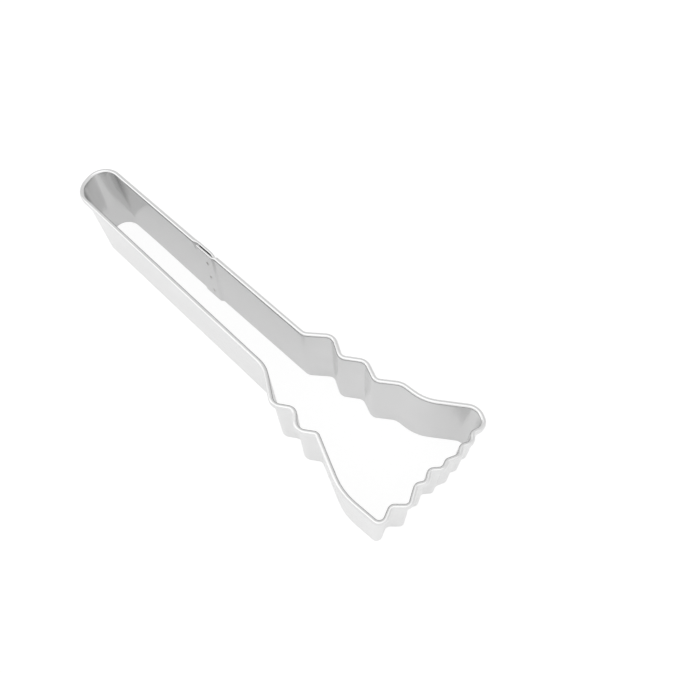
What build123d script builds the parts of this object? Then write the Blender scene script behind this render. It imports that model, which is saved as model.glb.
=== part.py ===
from build123d import *
import os
from math import atan2, cos, degrees, pi, sin

# Cookie cutter in the shape of a besom broom.
# One strip of tinplate stands on its cutting edge and is bent round the outline of the broom.
# Its upper edge is rolled outward into a safe rim. Its two ends lap on one side of the
# handle and are held together by three spot welds.
# X runs along the handle towards the bristles, Y across the broom, Z up.
# The origin is at the middle of the footprint, in the plane of the cutting edge.

# The strip
depth = 25.4             # height of the strip, from cutting edge to rim
wall = 0.3               # thickness of the tinplate
rim_width = 1.3          # rolled rim from the inner face of the wall to its outside
rim_leg = 0.7            # straight part of the rim below its round top
flat_rim_slack = 0.04    # air left inside the rim where it is pressed flat
rim_flat_count = 10      # flats that make the round top of the rim, outside
inner_flat_count = 4     # and inside, where the roll hides them

# The handle, seen from above, between inner faces
handle_length = 80.6     # from the round end to the neck
handle_width_end = 10.4  # beside the round end
handle_width_neck = 11.6 # where the bristles begin
end_radius_far = 4.4     # bend on the far corner of the round end
end_radius_near = 5.0    # bend on the near corner of the round end
neck_radius_far = 3.4
neck_radius_near = 8.0

# The head, seen from above, between inner faces
head_length = 45.6       # from the neck to the furthest tooth of the bristles
lobe_radius = 2.1        # the rounded bulges below and between the bindings
binding_radius = 2.6     # the hollows where the bindings are tied
shoulder_radius = 3.9
flare_radius = 12.0
belly_radius = 15.0
crown_radius = 3.0       # outermost bristles, on the far side
tip_radius = 1.8         # and where they turn in to the wavy ends
corner_radius = 1.2      # outermost bristles, on the near side
tooth_radius = 1.1       # tips of the wavy ends of the bristles
notch_clearance = 0.5    # between the rim and the centre of the tightest hollow

# The lap, measured from the round end of the handle
lap_start = 40.0         # end of the strip that lies inside
lap_length = 5.7         # to the end of the strip that lies outside
lap_slant = 2.3          # the lap lies this much nearer the round end at the cutting edge
joggle_length = 2.2      # over which each end steps out of line before the lap
joggle_margin = 1.0      # from the joggle of the inner end to the first square section
lap_inset = 0.35         # step of the inner end towards the inside of the cutter
foot_inset = 0.3         # further step of the inner end at the cutting edge
lap_gap = 0.05           # air between the two ends where they lie on each other
rim_gap = 0.4            # slot between the two rims in the lap
knee_height = 21.6       # below this height the two ends lie on each other
lean_length = 26.0       # over which the outer end leans in before it reaches the lap

# The spot welds
weld_diameter = 1.5
weld_heights = {"lower": 3.6, "middle": 11.9, "upper": 19.9}
weld_setback = 2.4       # from the end of the outer strip to the welds
weld_dimple = 0.06       # depth of the mark that each electrode leaves

# Values that follow from the sizes above
notch_radius = rim_width + notch_clearance
rim_top_radius = rim_width / 2
flat_top_radius = wall + flat_rim_slack / 2
rim_developed = pi * (rim_top_radius - wall / 2) + rim_leg
flat_leg = rim_developed - pi * (flat_top_radius - wall / 2)
half_end = handle_width_end / 2
half_neck = handle_width_neck / 2
head_start = handle_length
head_end = head_start + head_length


# Corner points of the bent outline, clockwise from above, with the radius of each bend.
# Distances along the head are counted from the neck, distances across from the handle's axis.
far_side = [
    (head_start - 1.1, half_neck, neck_radius_far),
    (head_start + 4.6, 10.4, lobe_radius),
    (head_start + 9.9, 7.4, binding_radius),
    (head_start + 15.2, 11.0, lobe_radius),
    (head_start + 20.4, 8.8, binding_radius),
    (head_start + 25.8, 12.7, shoulder_radius),
    (head_start + 32.4, 13.1, flare_radius),
    (head_start + 42.7, 20.4, crown_radius),
    (head_start + 46.2, 18.5, tip_radius),
]
bristle_ends = [
    (head_end - 0.6, 15.1, notch_radius),
    (head_end + 0.9, 13.4, tooth_radius),
    (head_end - 0.4, 11.2, notch_radius),
    (head_end + 0.8, 9.0, tooth_radius),
    (head_end - 0.5, 6.3, notch_radius),
    (head_end + 0.1, 4.3, tooth_radius),
    (head_end - 2.1, 1.9, notch_radius),
    (head_end - 0.6, -0.8, tooth_radius),
    (head_end - 2.0, -2.8, notch_radius),
    (head_end + 0.2, -7.3, tooth_radius),
    (head_end - 2.9, -10.2, notch_radius),
]
near_side = [
    (head_start + 44.3, -14.7, corner_radius),
    (head_start + 33.2, -15.3, belly_radius),
    (head_start + 19.3, -9.1, notch_radius),
    (head_start + 15.2, -11.9, lobe_radius),
    (head_start + 11.2, -8.2, binding_radius),
    (head_start + 6.5, -11.3, lobe_radius),
    (head_start - 1.8, -half_neck, neck_radius_near),
]
round_end = [
    (1.4, -half_end, end_radius_near),
    (-1.1, half_end, end_radius_far),
]


def far_wall_y(x):
    """Place of the far handle wall's inner face, x from the round end."""
    (x_end, y_end, _), (x_neck, y_neck, _) = round_end[-1], far_side[0]
    return y_end + (y_neck - y_end) * (x - x_end) / (x_neck - x_end)


def far_wall_plane(x, slant=0.0):
    """Plane across the far handle wall, with its x axis outward and its y axis up the wall.

    x is its place at the top of the rim. It lies nearer the round end at the cutting edge, by
    the slant.
    """
    slope = atan2(far_wall_y(1) - far_wall_y(0), 1)
    lean = atan2(slant, depth)
    foot_x = x - slant * cos(slope)
    return Plane(
        origin=(foot_x, far_wall_y(foot_x), 0),
        x_dir=(-sin(slope), cos(slope), 0),
        z_dir=(cos(slope) * cos(lean), sin(slope) * cos(lean), -sin(lean)),
    )


def up_the_wall(plane, height):
    """Distance up a plane across the wall that reaches a height above the cutting edge."""
    return height / plane.y_dir.Z


def bent_path(points):
    """Straight runs joined by arcs that touch them, through (x, y, radius) corner points."""
    corners = [(x, y) for x, y, _ in points]
    radii = [radius for _, _, radius in points[1:-1]]
    return FilletPolyline(*corners, radius=radii)


def round_top(centre, radius, flats):
    """Points over the round top of the rim, from its inner side to its outer side."""
    x, y = centre
    turns = [pi * step / flats for step in range(flats + 1)]
    return [(x - radius * cos(turn), y + radius * sin(turn)) for turn in turns]


def strip_section(plane, foot=0.0, knee=0.0, top=0.0, flat=0.0):
    """Cross-section of the strip with its rolled rim.

    foot, knee and top shift the inner face outward at the cutting edge, the knee and the rim.
    flat runs from 0, a round rim, to 1, a rim pressed flat.
    """
    radius = rim_top_radius + (flat_top_radius - rim_top_radius) * flat
    leg = rim_leg + (flat_leg - rim_leg) * flat
    shoulder = depth - radius
    outside = top + 2 * radius
    centre = (top + radius, shoulder)
    corners = [
        (foot, 0),
        (knee, knee_height),
        *round_top(centre, radius, rim_flat_count),
        (outside, shoulder - leg),
        (outside - wall, shoulder - leg),
        *reversed(round_top(centre, radius - wall, inner_flat_count)),
        (knee + wall, knee_height),
        (foot + wall, 0),
    ]
    section = [(x, up_the_wall(plane, height)) for x, height in corners]
    return plane * Polygon(*section, align=None)


def lofted_run(sections):
    """Straight run of strip whose cross-section changes from one station to the next."""
    runs = [loft([first, second], ruled=True) for first, second in zip(sections, sections[1:])]
    return runs[0] + runs[1:]


def make_strip():
    """The bent strip: one long bent run and the two ends that lap."""
    lap_end = lap_start + lap_length
    run_start = lap_end + joggle_length + joggle_margin
    run_end = lap_start - joggle_length - lean_length
    start = (run_start, far_wall_y(run_start), 0)
    end = (run_end, far_wall_y(run_end), 0)
    path = bent_path([start, *far_side, *bristle_ends, *near_side, *round_end, end])
    bent_run = sweep(strip_section(far_wall_plane(run_start)), path=path)

    inner_foot, inner_top = -(lap_inset + foot_inset), -lap_inset
    inner_lap = dict(foot=inner_foot, knee=inner_top, top=inner_top, flat=1.0)
    inner_end = lofted_run([
        strip_section(far_wall_plane(run_start)),
        strip_section(far_wall_plane(lap_end + joggle_length, lap_slant)),
        strip_section(far_wall_plane(lap_end, lap_slant), **inner_lap),
        strip_section(far_wall_plane(lap_start, lap_slant), **inner_lap),
    ])

    lap_step = wall + lap_gap
    outer_foot, outer_knee = inner_foot + lap_step, inner_top + lap_step
    outer_top = inner_top + 2 * flat_top_radius + rim_gap
    leaned = dict(foot=outer_foot, knee=outer_knee)
    outer_end = lofted_run([
        strip_section(far_wall_plane(run_end)),
        strip_section(far_wall_plane(lap_start - joggle_length, lap_slant), **leaned),
        strip_section(far_wall_plane(lap_start, lap_slant), **leaned, top=outer_top),
        strip_section(far_wall_plane(lap_end, lap_slant), **leaned, top=outer_top),
    ])
    return bent_run + inner_end + outer_end


def lap_face_shift(height):
    """How far the inner end's inner face lies outward of the handle wall at a height."""
    inner_foot = -(lap_inset + foot_inset)
    return inner_foot + foot_inset * min(height / knee_height, 1)


def make_weld(height):
    """One weld: a round slug through both ends, a little sunk on both faces."""
    place = far_wall_plane(lap_start + lap_length - weld_setback, lap_slant)
    inner_face = lap_face_shift(height)
    tilt = degrees(atan2(foot_inset, knee_height))
    slug = Cylinder(weld_diameter / 2, 2 * (wall - weld_dimple) + lap_gap)
    across = Rot(0, 90, -tilt) * slug
    return place * Pos(inner_face + wall + lap_gap / 2, up_the_wall(place, height), 0) * across


strip = make_strip()
welds = {name: make_weld(height) for name, height in weld_heights.items()}
for weld in welds.values():
    strip = strip - weld

# The origin goes to the middle of the footprint
footprint = strip.bounding_box()
to_origin = Pos(-footprint.center().X, -footprint.center().Y, 0)

os.makedirs("parts", exist_ok=True)
export_step(to_origin * strip, "parts/strip.step")
for name, weld in welds.items():
    export_step(to_origin * weld, f"parts/spot_weld_{name}.step")
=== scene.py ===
"""Looks of a broom-shaped tinplate cookie cutter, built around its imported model."""

import logging
from dataclasses import dataclass, field
from enum import Enum
from math import atan2, ceil, cos, pi, radians, sin, tan

import bmesh
import bpy
from mathutils import Matrix, Vector, noise

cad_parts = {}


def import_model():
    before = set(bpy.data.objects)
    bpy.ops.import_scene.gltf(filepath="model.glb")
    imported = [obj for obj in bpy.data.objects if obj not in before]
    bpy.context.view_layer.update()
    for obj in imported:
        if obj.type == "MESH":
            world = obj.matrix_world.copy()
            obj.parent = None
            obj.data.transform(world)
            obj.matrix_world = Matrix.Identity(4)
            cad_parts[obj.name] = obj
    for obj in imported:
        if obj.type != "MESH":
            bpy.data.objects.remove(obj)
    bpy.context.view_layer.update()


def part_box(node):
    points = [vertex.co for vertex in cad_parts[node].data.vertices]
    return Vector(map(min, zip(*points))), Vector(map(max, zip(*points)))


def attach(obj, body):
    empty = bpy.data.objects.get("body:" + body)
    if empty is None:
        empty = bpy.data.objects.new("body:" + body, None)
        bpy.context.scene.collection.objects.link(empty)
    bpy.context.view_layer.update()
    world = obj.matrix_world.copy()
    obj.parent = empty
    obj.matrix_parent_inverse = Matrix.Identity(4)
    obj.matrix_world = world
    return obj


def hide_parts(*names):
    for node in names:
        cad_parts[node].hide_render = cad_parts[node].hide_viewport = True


MM = 0.001
BODY = "root"
# The part's origin, in millimetres from the round end and from the axis of the handle
FOOTPRINT_MIDDLE = (63.4686, 2.3728, 0.0)
# Sockets of a Mix node that hold colours
MIX_FIRST, MIX_SECOND, MIX_RESULT = 6, 7, 2

Colour = tuple[float, float, float, float]
Triple = tuple[float, float, float]

log = logging.getLogger("cookie_cutter")


class Side(Enum):
    """The two ends of the strip in the lap."""

    INNER = "inner"
    OUTER = "outer"


@dataclass(frozen=True)
class Bend:
    """A corner of the outline with the radius of its bend, in millimetres.

    x is measured from the round end of the handle and y from the handle's axis.
    """

    x: float
    y: float
    radius: float

    def point(self) -> Vector:
        """Corner point in the outline's plane."""
        return Vector((self.x, self.y, 0.0))


@dataclass(frozen=True)
class Run:
    """One straight stretch of the outline and the bend that follows it."""

    length: float
    heading: Vector
    centre: Vector | None
    turn: float
    radius: float


@dataclass(frozen=True)
class Shift:
    """How far a cross-section of the strip stands outward of the plain one, in millimetres."""

    foot: float = 0.0
    knee: float = 0.0
    top: float = 0.0
    flat: float = 0.0

    def blend(self, other: "Shift", share: float) -> "Shift":
        """Cross-section between this one and another.

        Args:
            other: the shift at share 1.
            share: 0 for this shift and 1 for the other, eased at both ends.

        Returns:
            The shift in between.
        """
        eased = share * share * (3 - 2 * share)
        pairs = zip(
            (self.foot, self.knee, self.top, self.flat),
            (other.foot, other.knee, other.top, other.flat),
        )
        return Shift(*[first + (second - first) * eased for first, second in pairs])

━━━

DESCRIPTION OF THE TASK =>
Gather each line of the listing that holds the string "copy".

FULL RESPONSE =>
            world = obj.matrix_world.copy()
    world = obj.matrix_world.copy()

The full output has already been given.